Hi, just got a PC built and get to run, but when it boot up for the first time there was a blue screen error ( at the time it was about to go into the window welcome screen). it said BAD_POOL_CALLER error and all other stuff as usual at the blue screen windows error displays. 

And guess what when i turned it off and try to reboot it again, it started up ok. And it's always like that when i try to turn my pc, for the first time the error and at the second boot it looks fine. It's really annoying hope to get some helps to get rid off that from you guys soon.

WHat is that error? what does it mean and why does it has that error?

Spec:
Mobo: INtel 865PERLL
CPU: 3.2 GHz Intel 800Mhz cache
RAM: 1024RAM DDR pc3200
VGA: 256MB Geforce
HDD: SATA 160GB Seagate
Monitor: Phillip 17inch
DVD/CDRW LG
PS: Enlight 420W
OS: Windows XP pro


Thanks in advance


----------



## norton850 (Mar 9, 2004)

"All that other stuff" on the screen can be very helpful sorting out what is wrong.

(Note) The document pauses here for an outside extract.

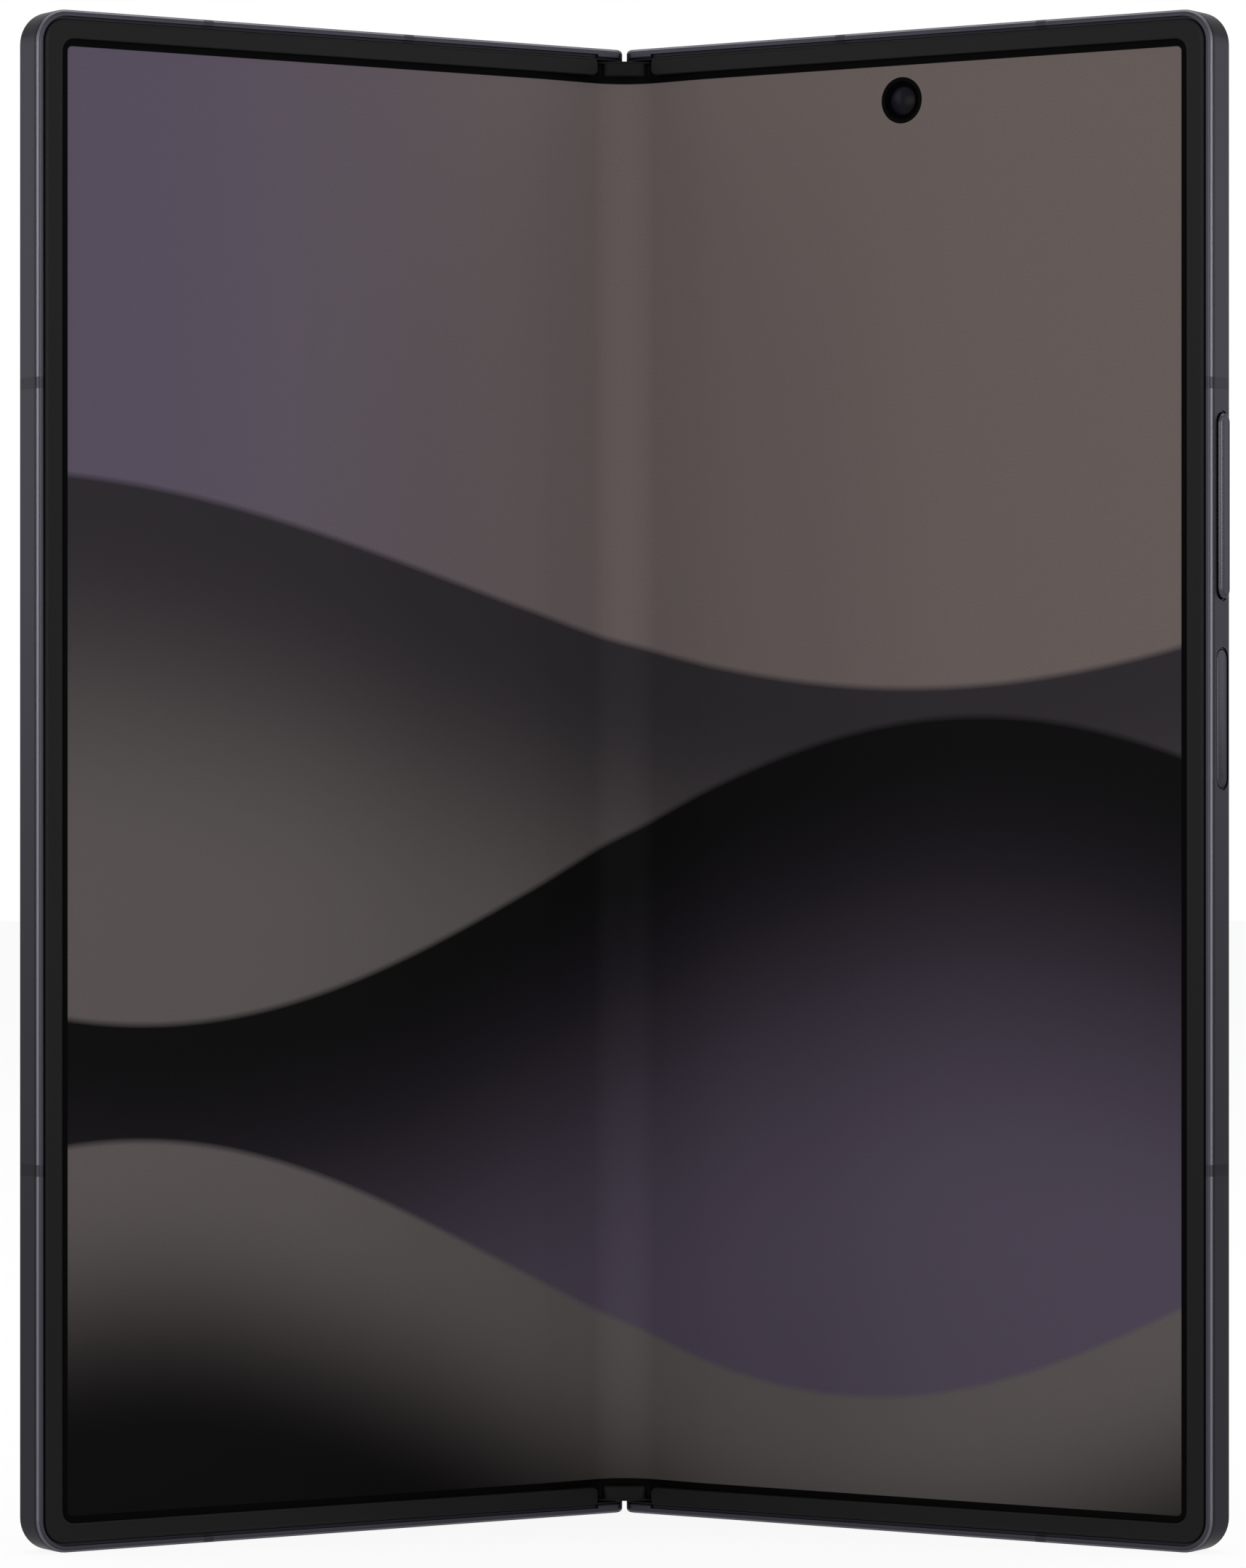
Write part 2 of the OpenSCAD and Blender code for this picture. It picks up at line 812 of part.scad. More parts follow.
module side_key() color("#3c3c42") on_right() key(side_z, -side_sunk);

// Dome switches on one strip, each a travel and a slip short of its key's flange
module key_switches() {
    base_u = half_u - wall_t - 2;
    base_t = 0.3;
    middle = (side_z[0] + side_z[1]) / 2;
    domes = [
        [middle, side_travel], [volume_z[0] + 3.5, volume_travel], [volume_z[1] - 3.5, volume_travel]
    ];
    color("goldenrod") on_right() {
        outward(base_u, base_u + base_t) translate([key_v - 0.8, side_z[0]])
            square([1.6, volume_z[1] - side_z[0]]);
        for (dome = domes)
            translate([base_u + base_t, key_v, dome[0]]) rotate([0, 90, 0])
                cylinder(r = 0.7, h = key_back_u - dome[1] - slip - base_u - base_t);
    }
}

module right_antenna_bands() on_right() antenna_bands();

module right_bezel_trim() on_right() bezel_trim();

module right_display_panel() {
    color("#141416") on_right() difference() {
        display_panel();
        translate([inner_camera_u, 0, inner_camera_z]) rotate([-90, 0, 0])
            cylinder(r = inner_camera_r + 0.05, h = 10, center = true);
    }
}

module right_hinge_pins() {
    color("lightsteelblue") on_spine() hinge_pins(
        fold_x, pinion_turn([fold_x, 0], [idler_x, idler_y], right_idler_turn)
    );
}

module right_wing_plate() on_right() wing_plate();

module right_wing_pins() on_right() wing_pins();

module right_battery() {
    color("#303338") on_right() plate(room_v + pack_gap, glass_v - 0.5)
        rounded_rect([12, 33], [66, 92], 1.5);
}

module main_board() {
    color("darkgreen") on_right() difference() {
        plate(board_v[0], board_v[1]) rounded_rect([12, 94], [48, 155], 1);
        screw_holes(right_screws_at);
        translate([inner_camera_u, 0, inner_camera_z]) rotate([-90, 0, 0]) cylinder(r = 3.4, h = 5);
    }
}

module shield_cans() {
    cans = [[14, 98, 16, 20], [32, 98, 14, 14], [14, 121, 14, 24], [31, 115, 15, 26]];
    color("silver") on_right() for (can = cans)
        plate(board_v[1], 2.6) rounded_rect([can[0], can[1]], [can[0] + can[2], can[1] + can[3]], 0.6);
}

module charging_coil() {
    turns = 9;
    turn_pitch = 1.1;
    inner_r = 9;
    color("#b8732e") on_right() translate([38, 0, 62]) rotate([-90, 0, 0]) rotate_extrude() {
        translate([inner_r, glass_v - 0.42]) square([turns * turn_pitch, 0.12]);
        for (i = [0:turns - 1])
            translate([inner_r + i * turn_pitch, glass_v - 0.35]) square([0.8, 0.3]);
    }
}

// Bores of the lens openings, along the phone's thickness
module lens_bores(r) {
    for (z = lens_zs)
        translate([island_u, 0, z]) rotate([-90, 0, 0]) cylinder(r = r, h = 20);
}

module back_glass() {
    color("#34343a") on_right() difference() {
        plate(glass_v, back_v) half_sheet(back_edge_u, back_rim_w, corner_r - back_rim_w);
        lens_bores(lens_r);
        translate([flash_u, 0, flash_z]) rotate([-90, 0, 0]) cylinder(r = flash_r, h = 10);
    }
}

module inner_camera() {
    color("black") on_right() {
        plate(screen_v + 0.05, 2.4) translate([inner_camera_u, inner_camera_z])
            circle(inner_camera_r);
        plate(room_v + pack_gap, 2.4) translate([inner_camera_u - 2.3, inner_camera_z - 2.3])
            square(4.6);
    }
}

module camera_island() {
    length = island_w + 2 * lens_pitch;
    color("#3f3f46") on_right() difference() {
        plate(back_v, back_v + island_h)
            translate([island_u, lens_zs[1]]) pill(island_w, length);
        lens_bores(lens_r);
    }
}

module camera_rings() {
    top_v = back_v + island_h;
    color("#26262a") on_right() for (z = lens_zs)
        translate([island_u, 0, z]) rotate([-90, 0, 0]) rotate_extrude()
            polygon([[lens_r, top_v], [ring_r, top_v], [ring_r, top_v + 0.45],
                [ring_r - 0.4, top_v + 0.7], [lens_r + 0.25, top_v + 0.7], [lens_r, top_v + 0.5]]);
}

module camera_lenses() {
    color("#0a0a12") on_right() for (z = lens_zs)
        translate([island_u, 0, z]) plate(back_v + island_h - 0.1, back_v + island_h + 0.4)
            circle(lens_r);
}

module rear_camera_modules() {
    color("black") on_right() for (z = lens_zs) translate([island_u, 0, z]) {
        plate(room_v + pack_gap, back_v + island_h - 0.2) circle(module_r);
        plate(room_v + pack_gap, 2.3) square(2 * module_r + 1, center = true);
    }
}

module flash_lens() {
    color("ivory") on_right() translate([flash_u, 0, flash_z]) plate(glass_v - 0.3, back_v)
        circle(flash_r);
}

module usb_outline(grow) {
    pill(usb_size.x + 2 * grow, usb_size.y + 2 * grow);
}

module usb_space() {
    translate([usb_u, usb_v, -1]) linear_extrude(usb_depth + 2) usb_outline(usb_wall);
}

module usb_socket() {
    color("silver") on_right() translate([usb_u, usb_v, 0]) {
        difference() {
            upright(0.1, usb_depth + 0.8) usb_outline(usb_wall);
            upright(-1, usb_depth) usb_outline(0);
        }
        upright(1, usb_depth + 0.4) square([6.69, 0.7], center = true);
    }
}

module usb_board() {
    color("darkgreen") on_right() difference() {
        plate(board_v[0], board_v[1]) rounded_rect([28.5, usb_depth + 1.2], [43, 30], 0.8);
        screw_holes(right_screws_at);
    }
}

module loudspeaker() {
    color("#2a2a2e") on_right() plate(room_v + pack_gap, glass_v - pack_gap)
        rounded_rect([51.5, 2], [66, 20], 1);
}

module sim_cage() {
    clear = 0.08;
    wall = 0.25;
    low = [tray_u[0] - clear - wall, tray_v[0] - clear - wall];
    size = [tray_u[1] - tray_u[0] + 2 * (clear + wall), tray_v[1] - tray_v[0] + 2 * (clear + wall)];
    color("silver") on_right() difference() {
        translate([low.x, low.y, wall_t + 0.1]) cube([size.x, size.y, tray_len + 1]);
        translate([low.x + wall, low.y + wall, 0])
            cube([size.x - 2 * wall, size.y - 2 * wall, tray_len + wall_t + 0.6]);
    }
}

// Two card wells with open floors, behind a head that fills the opening in the frame
module sim_tray() {
    size = [tray_u[1] - tray_u[0], tray_v[1] - tray_v[0]];
    card = [9, 8.8];
    ledge = 0.8;
    color("#45454c") on_right() translate([tray_u[0], tray_v[0], 0.02]) difference() {
        cube([size.x, size.y, tray_len]);
        for (z = [3, 13.5])
            translate([(size.x - card.x) / 2, 0, z]) {
                translate([0, 0.35, 0]) cube([card.x, size.y, card.y]);
                translate([ledge, -1, ledge])
                    cube([card.x - 2 * ledge, 2 * size.y + 1, card.y - 2 * ledge]);
            }
        translate([1.2, size.y / 2, -1]) cylinder(r = 0.35, h = 3);
    }
}

module right_magnets() on_right() magnets();

module right_screws() on_right() screws(right_screws_at);

// ---------- Assembly ----------

hinge_cover();
hinge_end_blocks();
top_hinge_guard();
bottom_hinge_guard();
shaft_carriers();
friction_clips();
left_idler_shaft();
right_idler_shaft();
fold_display();
left_frame();
left_antenna_bands();
left_bezel_trim();
left_display_panel();
left_hinge_pins();
left_wing_plate();
left_wing_pins();
left_battery();
sub_board();
cover_display_panel();
cover_glass();
cover_camera();
earpiece_speaker();
vibration_motor();
left_magnets();
left_screws();
right_frame();
right_antenna_bands();
right_bezel_trim();
right_display_panel();
right_hinge_pins();
right_wing_plate();
right_wing_pins();
right_battery();
main_board();
shield_cans();
charging_coil();
back_glass();
inner_camera();
camera_island();
camera_rings();
camera_lenses();
rear_camera_modules();
flash_lens();
usb_socket();
usb_board();
loudspeaker();
sim_cage();
sim_tray();
volume_key();
side_key();
key_switches();
right_magnets();
right_screws();
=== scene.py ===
"""Finish of a thin folding phone: screens, trims, keys, cameras, ports, metal and glass."""

import json
import math

import bmesh
import bpy
from bpy.props import FloatProperty, FloatVectorProperty, IntProperty, PointerProperty
from mathutils import Matrix, Vector


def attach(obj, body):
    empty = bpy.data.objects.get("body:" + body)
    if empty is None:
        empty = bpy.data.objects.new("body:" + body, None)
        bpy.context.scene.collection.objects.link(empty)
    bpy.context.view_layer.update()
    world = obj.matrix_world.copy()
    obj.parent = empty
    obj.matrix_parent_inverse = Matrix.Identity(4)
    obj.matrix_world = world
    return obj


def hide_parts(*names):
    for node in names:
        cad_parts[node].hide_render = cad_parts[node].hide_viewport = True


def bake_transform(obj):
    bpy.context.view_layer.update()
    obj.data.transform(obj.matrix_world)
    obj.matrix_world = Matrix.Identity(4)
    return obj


bl_info = {
    "name": "Folding phone finish",
    "version": (1, 0, 0),
    "blender": (4, 5, 0),
    "location": "3D View > Sidebar > Folding phone",
    "description": "Adds the visible surfaces of a folding phone round its solid model",
    "category": "Object",
}

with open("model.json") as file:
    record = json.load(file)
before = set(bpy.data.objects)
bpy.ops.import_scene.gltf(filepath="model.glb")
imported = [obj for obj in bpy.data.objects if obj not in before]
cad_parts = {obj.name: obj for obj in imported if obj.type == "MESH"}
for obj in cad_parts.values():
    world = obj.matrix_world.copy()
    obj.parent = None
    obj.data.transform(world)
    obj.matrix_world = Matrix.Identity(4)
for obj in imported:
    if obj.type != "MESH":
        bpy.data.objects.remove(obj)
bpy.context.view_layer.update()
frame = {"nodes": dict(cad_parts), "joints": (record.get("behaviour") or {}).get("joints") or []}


# ---------- Sizes shared with the solid model, in millimetres ----------

MM = 0.001
JOINTS = {joint["name"]: joint for joint in frame["joints"]}
FOLD = JOINTS["left_fold"]
FOLD_X = -FOLD["pos_m"][0] / MM
FOLD_Y = FOLD["pos_m"][1] / MM
REST_FOLD = math.radians(-FOLD["range_deg"][0])
PHONE_H = 158.4
HALF_W = 71.6
HALF_U = HALF_W - FOLD_X
FRONT_V = -0.95
TRIM_V = -0.90
SCREEN_V = -0.60
GLASS_V = 2.80
BACK_V = 3.25
TRIM_MARGIN = 0.95
TRIM_W = 2.05
PANEL_MARGIN = 1.35
PANEL_R = 2.1
HINGE_END_Z = 1.3
KEY_V = 1.45
KEY_W = 2.1
KEY_FLANGE = (HALF_U - 1.75, HALF_U - 1.35)
VOLUME_PROUD = 0.45
VOLUME_Z = (97.9, 117.0)
SIDE_Z = (78.5, 92.7)
INNER_CAMERA = (33.55, 151.0)
CAMERA_HOLE_R = 2.0
COVER_CAMERA = (HALF_U / 2, PHONE_H - 7)
LENS_U = 57.0
LENS_ZS = (143.0, 123.8, 104.6)
LENS_R = 6.2
RING_R = 8.4
ISLAND_V = BACK_V + 1.5
COVER_U = (1.6, HALF_U - 0.9)
FLASH = (44.2, 143.0)
USB = (35.2, 1.33)
SPEAKER_US = [53.2 + 2.9 * i for i in range(5)]
SLOT_V = 1.2

# Wing plates, the bend of the inner screen and how far from the fold it rides on the spine
WING = (9.2, 0.25)
WING_TILT = math.radians(13) * REST_FOLD / math.radians(90)
BEND_R = 5.5
NOTCH_X = 2.85
NOTCH_Z = 3.05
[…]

Suggest you write it down and then go here

http://www.microsoft.com/resources/documentation/Windows/XP/all/reskit/en-us/Default.asp?url=/resources/documentation/Windows/XP/all/reskit/en-us/prmd_stp_czgw.asp


----------



## kronus (Apr 15, 2004)

Are they all brand new components? Could be a problem with a used part you never noticed before. Also: could you post the specifics of your GeForce. Make, exact model (5200FX, Geforce4, Geforce2)


----------



## MetalRooster (Jul 3, 2004)

Well, i'll get more information about what you guys had asked for. I need to get to other place than my home coz the PC is at my dad's office. It hasn't been fixed yet. Besides i just saw the error once myself. But when ppl at work tried to turn it on it had the same problem.

By the way, everything is all brand new, kronus.

Once i was told that the mobo has some sort of IRQ conflict problem, could that be the case?

Thanks, please come and help again when i get enough info.


----------



## MetalRooster (Jul 3, 2004)

Hi, guys, i got the problem fixed, ppl from a computer shop fixed it for me and they say it's harddisk. that's all i was told.

Hope this might help someone out here.


----------